Overall the article is probably very accurate in presenting the facts. After reading the article and based on my limited knowledge of Concord parking and all the related issues I am still puzzled by the direction of Concord parking fees.

As taxpayers we just finished spending millions of dollars to renovate the downtown area to ostensibly draw more people into the downtown area to shop, spend money and hopefully attract more businesses as well.

Almost immediately following the renovation, the city council started to explore ways to increase the parking fees.

So on the one hand we try to attract people and on the other hand we discourage folks from coming into Concord with increased parking fees. It would seem that we have a contradiction in our parking policies.

So now, I pay $1 minimum in parking to run in to buy a loaf of bread, or pick up a jewelry repair, or pick up an Rx or drop off a pair of shoes for repair. Or now I have to pay a couple of more dollars to go the 5 p.m. movie or have a meal at one of the local restaurants. All these businesses are local business people trying to attract customers and we just increased the cost to their customers and ourselves.

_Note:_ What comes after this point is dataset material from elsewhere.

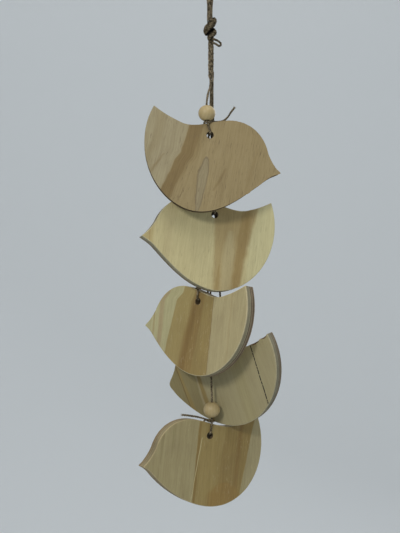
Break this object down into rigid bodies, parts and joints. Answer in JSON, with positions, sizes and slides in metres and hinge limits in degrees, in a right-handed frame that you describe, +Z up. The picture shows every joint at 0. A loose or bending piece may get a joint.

Simple logic tells me if we want to renovate the downtown to bring more people into the downtown you do not at the same time increase the cost of parking.

When I go shopping now I make a conscience decision as to where I can go and do my shopping or entertainment and avoid Concord’s parking fees.

I do believe Concord’s City Council needs to better look at its “wants” and perhaps better manage those things they find on their plate.

Yes, you can always increase fees, taxes, etc. but it is not a bottomless pit. We seem to spend and mismanage carelessly and then scramble to figure out how we are going to further tax the public to pay for our extremes.